Suppose $a_1=1$ and $a_n=\sqrt{n-a_{n-1}}$ $\forall n \in\mathbb{Z_{\ge 2}}$. What is the least integer $n$ for which $a_n>4$? What is $\left \lfloor a_{100} \right \rfloor$, where $\left \lfloor u \right \rfloor$ is the greatest integer that is less than or equal to $u$?
As an example, the $n^\text{th}$ Fibonacci number can be found without finding the preceding $(n-1)$ numbers.
I am not sure if we can solve my problem efficiently, easily, and without a calculator.
Using a computer calculator, I found that
$\sqrt{19-\sqrt{18-\sqrt{17-\sqrt{\cdots-1}}}}<4$ and $\sqrt{20-\sqrt{19-\sqrt{18-\sqrt{17-\sqrt{\cdots-1}}}}}>4$
If we can not solve this easily without a calculator, then can we just get an upper limit and a lower limit "good guesses"?
Here, "good guesses" like when we try to find $\sqrt[3]{50}$, we know that $3^3=27$ and $4^3=64$, therefore, $\sqrt[3]{50}$ is a value between $3$ and $4$. So, to get a good approximation, we do not need to look at any value $\notin (3,4)$.

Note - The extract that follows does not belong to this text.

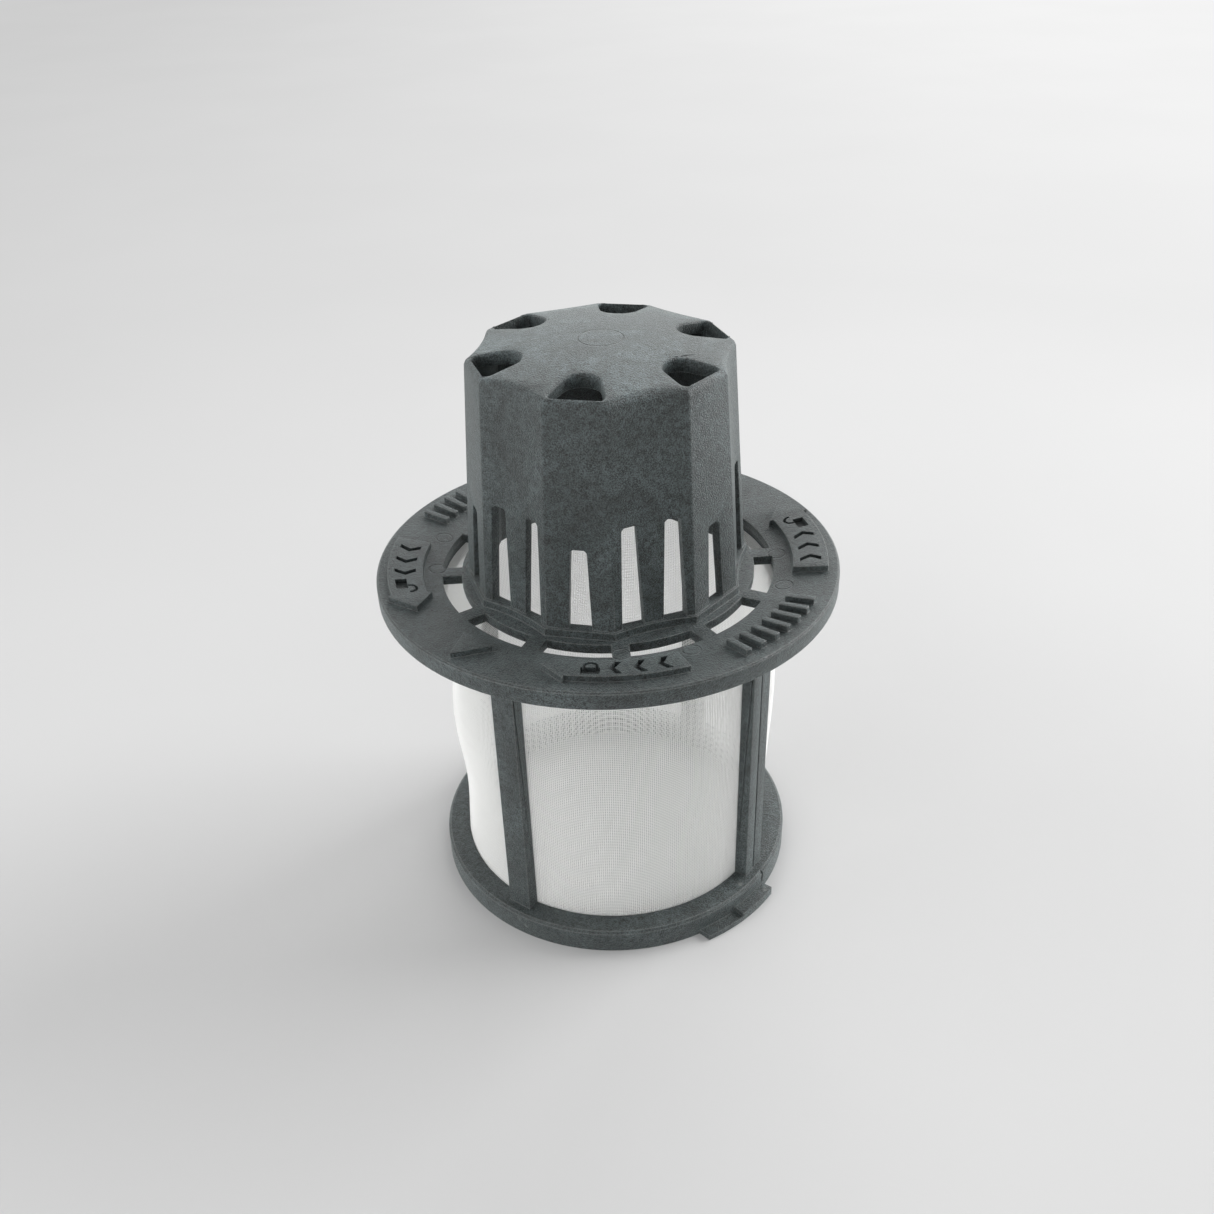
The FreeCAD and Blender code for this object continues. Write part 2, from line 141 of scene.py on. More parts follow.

I am interested in finding an explicit method rather than guessing.
Your help would be appreciated. THANKS!
Your second question
Your first question
$\forall n \geqslant 2 \ , \ a_n<\sqrt{n}$
$\forall n \geqslant 3 \ , \ a_n=\sqrt{n-a_{n-1}}>\sqrt{n-\sqrt{n-1}}$
$\forall n \geqslant 4 \ , \ a_n=\sqrt{n-a_{n-1}}>\sqrt{n-\sqrt{n-1-\sqrt{n-2}}}$
$\forall n \geqslant 5 \ , \ a_n=\sqrt{n-a_{n-1}}>\sqrt{n-\sqrt{n-1-\sqrt{n-2-\sqrt{n-3}}}}$
We can show that $(a_n)_{n\geqslant 1}$ is increasing.
$a_{19} < \sqrt{19-\sqrt{18-\sqrt{17}}} < 4$
$a_{20} > \sqrt{20-\sqrt{19-\sqrt{18-\sqrt{17}}}} >4$